Taverna Components: Semantically annotated and shareable units of functionality
Taverna components are well described parts that plug into a workflow. It needs curation, documentation and to work (and fail) in predictable ways. The component hides the complexity of calling the wrapped tool service. This is a full part of the Taverna 2.5 release: both workbench and server. Components are semantically annotated to describe inputs/outputs according to domain ontologies. Components are not just nested workflows since they obey a set of rules so can treat as a black box and drill in only if needed. Components enable additional abstraction allowing workflows to be more modular: allows individual work on components and high level workflows with updates for new versions. Long term goal is to treat the entire workflow as a RDF model to improve searching.
UGENE Workflow Designer â flexible control and extension of pipelines with scripts
Reproducible Quantitative Transcriptome Analysis with Oqtans
Starts off talk with poll from RNA-seq blog. The most immediate needs for the community are standard bioinformatics pipelines and skilled bioinformatics specialists. oqtans is online quantitative transcriptome analysis, code available on GitHub. Drives an automated pipeline with a vast assortment of RNA-seq data analysis tools. Some useful tools used: PALMapper for mapping, rDiff for differential expression analysis, rQuant for alternative transcripts. oqtans available from a public Galaxy instance and with Amazon AMIs.

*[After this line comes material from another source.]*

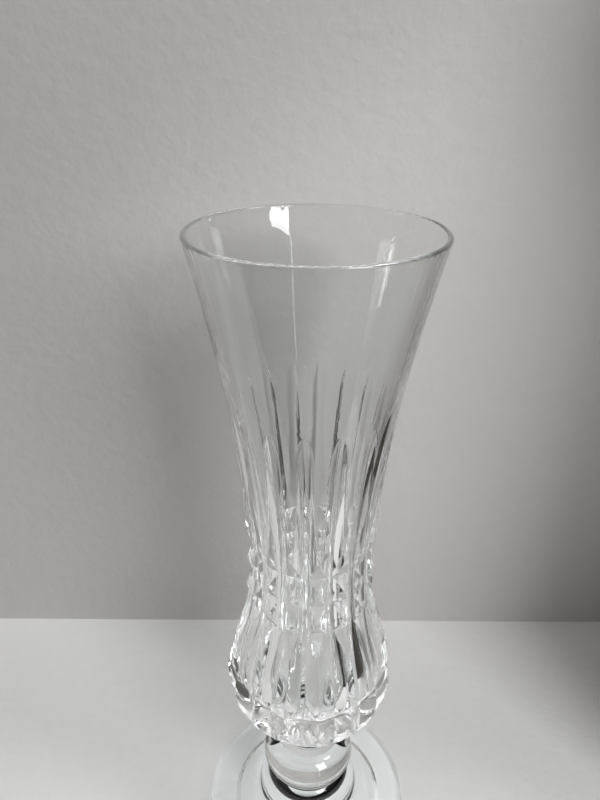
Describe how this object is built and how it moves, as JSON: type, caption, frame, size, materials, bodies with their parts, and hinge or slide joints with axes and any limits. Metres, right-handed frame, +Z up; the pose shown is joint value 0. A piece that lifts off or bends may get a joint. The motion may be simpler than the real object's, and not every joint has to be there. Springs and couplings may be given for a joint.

MetaSee: An interactive visualization toolbox for metagenomic sample analysis and comparison
MetaSee provides an online tool for visualizing metagenomic data. It’s a general visualization tool and integrates multiple input types. Nice tools specifically for metagenomics to display taxa in a population. Have a nice MetaSee mouth example which maps metagenomics of the mouth. Also pictures of teeth are scary without gums. Meta-Mesh is a metagenomic database and analysis system.
PhyloCommons: community storage, annotation and reuse of phylogenies
Phylocommons provides an annotated repository of phylogenetic trees. Trees are key to biological analyses and increasing in number, but difficult to reuse and build off. Most are not archived, and even if so are in images or other hard to automatically use. It uses Biopython to convert trees into RDF and allows query through the Virtuoso RDF database. Code is available on GitHub.